10 Reasons You Should Be Gardening!
One of the most important skills to learn is gardening. The ability to grow your own food and maintain your own sustainability is a key point in homesteading and prepping. While you may not be able to produce all your own food, you have the capability to produce a lot of it. You can also garden just for pleasure. You can also garden for your long term food storage needs by canning, freezing, and drying your produce.
There are many ways to garden. No matter what method of gardening you choose, the results are the same. With a little hard work, weed control, and commitment, you will have produced your own food and gained a skill that, sadly, most people do not have.
10 Reasons You Should Be Gardening:
1. You produce your own food! This is the best thing about gardening. You can walk out to your garden and pick what you want to eat with your supper or as your supper. Eating what you produce is a great feeling. Your hard work produced food to provide for you, your family, and possibly neighbors and friends!
2. Gardening can be therapeutic. When you are feeling a little down, tending to the plants and watching things grow can lift your spirits. When you are feeling a bit frustrated or angry, pulling weeds can be a great outlet. If you are feeling pretty happy, the garden can keep lifting your spirits.
3. Gardening can decrease stress levels. See number #2. However, pulling weeds can be the best therapy and keep you from possibly hurting someone other than the weeds. And trust me, the weeds can handle it!
4. It’s a skill that needs to be learned and passed on. Many people do not know how to garden. They will remember that their parents or grandparents gardened, but they had no interest themselves in learning. We need to be teaching and encouraging the next generation to be growing their own in some way or form. Whether it is growing food in containers on an apartment balcony, a community lot, raised beds, or in the ground, gardening skills need to be taught and passed on.

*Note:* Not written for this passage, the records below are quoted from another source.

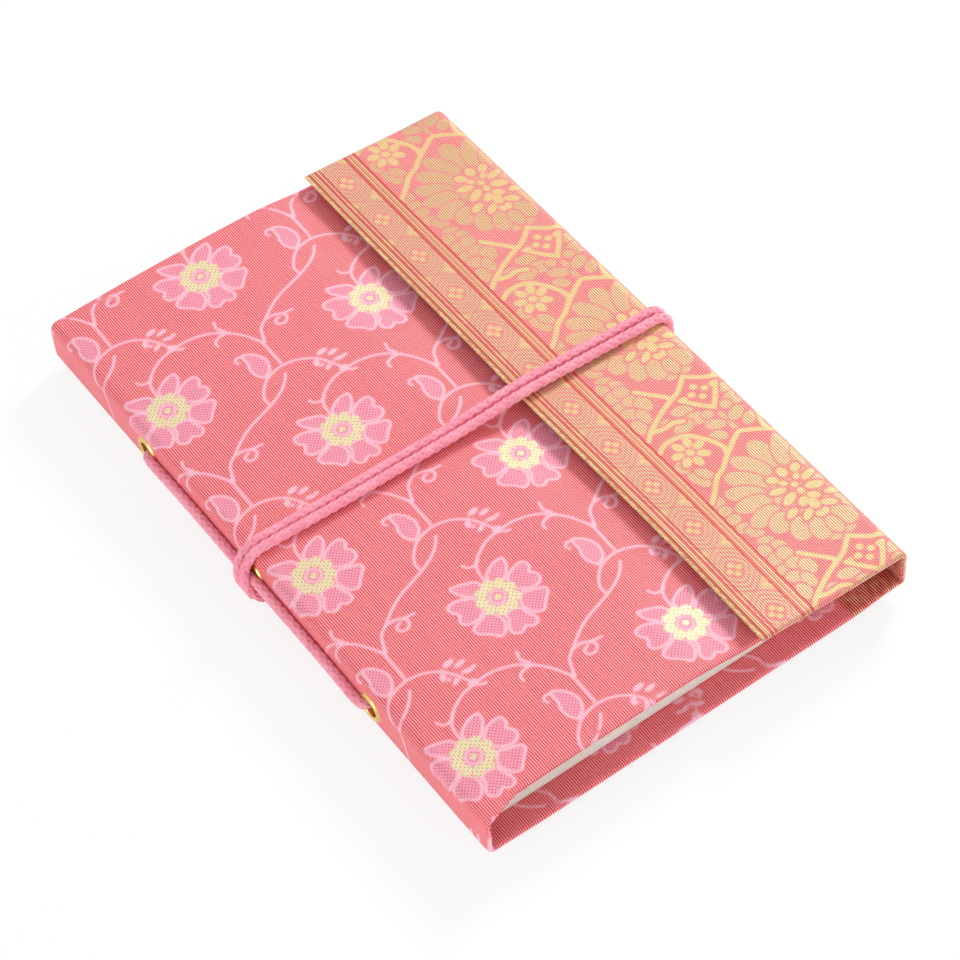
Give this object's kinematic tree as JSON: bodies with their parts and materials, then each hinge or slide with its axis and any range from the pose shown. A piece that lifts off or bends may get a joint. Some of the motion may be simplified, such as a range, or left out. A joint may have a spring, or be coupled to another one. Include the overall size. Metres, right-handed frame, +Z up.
{
  "type": "fabric notebook",
  "caption": "Soft-cover notebook in woven brocade, with a wrap-around flap, eyelets on the spine and a wound cord tie.",
  "frame": {"origin": "centre of the footprint, on the surface that the notebook lies on", "axes": "+X from the spine to the fore-edge, +Y from the tail to the head, +Z up from the back cover to the front cover"},
  "size_m": [0.1284, 0.183, 0.0199],
  "materials": {
    "brocade": "woven silk-like brocade, coral ground with pale pink and gold figures",
    "border": "woven brocade border, gold figures on coral",
    "card": "uncoated board",
    "lining": "plain crimson lining cloth",
    "pages": "uncoated warm white sheets",
    "brass": "polished eyelets",
    "cord": "braided cotton cord"
  },
  "bodies": {
    "back_cover": {"back_fabric": "brocade", "back_card": "card", "back_endpaper": "lining", "section_4": "pages", "section_5": "pages", "section_6": "pages", "tie_back_a": "cord", "tie_back_b": "cord"},
    "spine": {"spine_fabric": "brocade", "spine_card": "card", "spine_lining": "lining", "eyelet_head": "brass", "eyelet_middle": "brass", "eyelet_tail": "brass", "washer_head": "brass", "washer_middle": "brass", "washer_tail": "brass", "cord_spine": "cord"},
    "front_cover": {"front_fabric": "brocade", "front_card": "card", "front_endpaper": "lining"},
    "pages_1": {"section_1": "pages"},
    "pages_2": {"section_2": "pages"},
    "pages_3": {"section_3": "pages"},
    "fore_edge": {"fore_edge_fabric": "border", "fore_edge_card": "card", "fore_edge_lining": "lining", "tie_fore_edge_a": "cord", "tie_fore_edge_b": "cord"},
    "flap": {"flap_fabric": "border", "flap_card": "card", "flap_lining": "lining", "tie_flap_a": "cord", "tie_flap_b": "cord"}
  },
  "joints": [
    {"name": "spine_fold", "type": "hinge", "parent": "back_cover", "child": "spine", "pos_m": [-0.05479, 0, 0.00485], "axis": [0, -1, 0], "range_deg": [0, 88], "deforming": ["spine_fabric", "cord_spine", "flap_fabric", "flap_card", "flap_lining", "tie_flap_a", "tie_flap_b"]},
    {"name": "cover_fold", "type": "hinge", "parent": "spine", "child": "front_cover", "pos_m": [-0.05479, 0, 0.01285], "axis": [0, -1, 0], "range_deg": [0, 88]},
    {"name": "page_turn_1", "type": "hinge", "parent": "back_cover", "child": "pages_1", "pos_m": [-0.05214, 0, 0.0086], "axis": [0, -1, 0], "range_deg": [0, 170]},
    {"name": "page_turn_2", "type": "hinge", "parent": "back_cover", "child": "pages_2", "pos_m": [-0.05214, 0, 0.0086], "axis": [0, -1, 0], "range_deg": [0, 165]},
    {"name": "page_turn_3", "type": "hinge", "parent": "back_cover", "child": "pages_3", "pos_m": [-0.05214, 0, 0.0086], "axis": [0, -1, 0], "range_deg": [0, 160]},
    {"name": "fore_edge_fold", "type": "hinge", "parent": "back_cover", "child": "fore_edge", "pos_m": [0.05921, 0, 0.00485], "axis": [0, 1, 0], "range_deg": [0, 85], "deforming": ["fore_edge_fabric", "tie_fore_edge_a", "tie_fore_edge_b"]},
    {"name": "flap_fold", "type": "hinge", "parent": "fore_edge", "child": "flap", "pos_m": [0.05921, 0, 0.01285], "axis": [0, 1, 0], "range_deg": [0, 85]}
  ],
  "couplings": [
    {"joint": "cover_fold", "follows": "spine_fold", "ratio": 1},
    {"joint": "page_turn_1", "follows": "spine_fold", "ratio": 1.9318},
    {"joint": "page_turn_2", "follows": "spine_fold", "ratio": 1.875},
    {"joint": "page_turn_3", "follows": "spine_fold", "ratio": 1.8182},
    {"joint": "flap_fold", "follows": "fore_edge_fold", "ratio": 1}
  ]
}
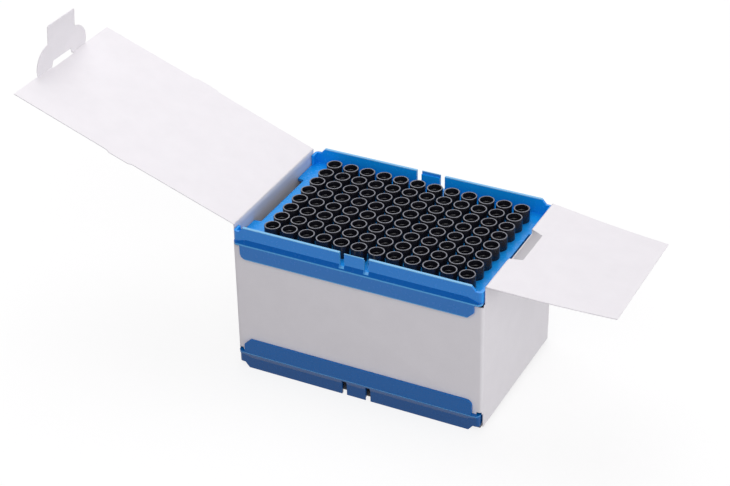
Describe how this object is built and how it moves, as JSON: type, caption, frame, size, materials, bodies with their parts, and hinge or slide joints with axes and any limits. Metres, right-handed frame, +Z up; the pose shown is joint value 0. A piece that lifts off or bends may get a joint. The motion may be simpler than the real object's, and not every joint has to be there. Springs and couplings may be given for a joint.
{
  "type": "pipette tip box",
  "caption": "Box of black pipette tips: a white card sleeve with an open lid and end flap, closed above and below by blue moulded trays; the tips hang in the upper one.",
  "frame": {"origin": "middle of the box between the outsides of its two end panels, on the surface that the box stands on", "axes": "+X along the box from the lid's fold to the end flap's fold, +Y across it away from the side that is seen first, +Z up"},
  "size_m": [0.3043, 0.0858, 0.1445],
  "materials": {
    "tray_plastic": "satin",
    "white_card": "matte",
    "black_tip_plastic": "satin"
  },
  "bodies": {
    "box": {"upper_tray": "tray_plastic", "lower_tray": "tray_plastic", "carton_sleeve": "white_card", "tips_column_01": "black_tip_plastic", "tips_column_02": "black_tip_plastic", "tips_column_03": "black_tip_plastic", "tips_column_04": "black_tip_plastic", "tips_column_05": "black_tip_plastic", "tips_column_06": "black_tip_plastic", "tips_column_07": "black_tip_plastic", "tips_column_08": "black_tip_plastic", "tips_column_09": "black_tip_plastic", "tips_column_10": "black_tip_plastic", "tips_column_11": "black_tip_plastic", "tips_column_12": "black_tip_plastic"},
    "lid": {"carton_lid": "white_card"},
    "tuck_tab": {"lid_tuck_tab": "white_card"},
    "end_flap": {"carton_end_flap": "white_card"}
  },
  "joints": [
    {"name": "lid_hinge", "type": "hinge", "parent": "box", "child": "lid", "pos_m": [-0.06388, 0, 0.0781], "axis": [0, 1, 0], "range_deg": [-55, 160]},
    {"name": "tuck_tab_hinge", "type": "hinge", "parent": "lid", "child": "tuck_tab", "pos_m": [-0.18134, 0, 0.12085], "axis": [0, 1, 0], "range_deg": [-7.25, 21.05]},
    {"name": "end_flap_hinge", "type": "hinge", "parent": "box", "child": "end_flap", "pos_m": [0.06388, 0, 0.0785], "axis": [0, -1, 0], "range_deg": [-84, 180]}
  ],
  "couplings": [
    {"joint": "tuck_tab_hinge", "follows": "lid_hinge", "ratio": 0.13125}
  ]
}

5. You eat healthier. There isn’t many doctors, nutritionists, or diet gurus who will tell you not to eat your vegetables and fruits. Adding vegetables and fruits that are homegrown to your meals will help you be healthier and feel better too.
6. You will lose weight and burn calories pulling weeds and tending plants. Gardening has been proven to burn calories and even help lose weight with the exercise you get tending the garden.
7. Family and couples can work together. My kids are often out in the garden working with me. This year they did a lot of planting of seeds, onions, and potatoes. We worked on planting in straight rows, seed spacing, and identifying plants. They help with weeding and harvesting. They also love to eat what comes out of the garden. Watering the garden has become a couples activity with Rob doing a lot of the watering including setting the sprinkler and coming up with new watering set-ups. You can involve your kids and your spouse if you want to. (I also understand wanting some “alone” time in the garden too!)
8. You can have a chemical free, organic garden. We try very hard to not have chemicals in the garden. If you want a chemical free, organic, non-GMO garden, you can have that. You get to control what is planted, what is sprayed, how to control the pests, and other inputs. Basically, it is yours to do with how you want!
9. You can save money at the grocery store. Vegetables and fruits rarely taste or look as good as the ones I grow. Nothing beats a homegrown tomato! Eating fresh vegetables from the garden and preserving the extra bounty will save you a fair amount of money on your grocery bill in the summer and the winter.
10. You can experiment and learn new things while gardening. You will learn when you planted way too much zucchini and even your neighbors hide from you to avoid getting one! You will learn that you should only plant vegetables your family will eat and you will freeze/can. You will learn to try something new every year and see how it does. You can experiment with different types of tomatoes, peppers, and squashes. The garden is one big science experiment sometimes and, even though you might depend on what you produce, you can always try new things and change what you want to do.
Gardening is a skill you should be learning. It has many benefits and perks as you can read. I would encourage everyone to do it!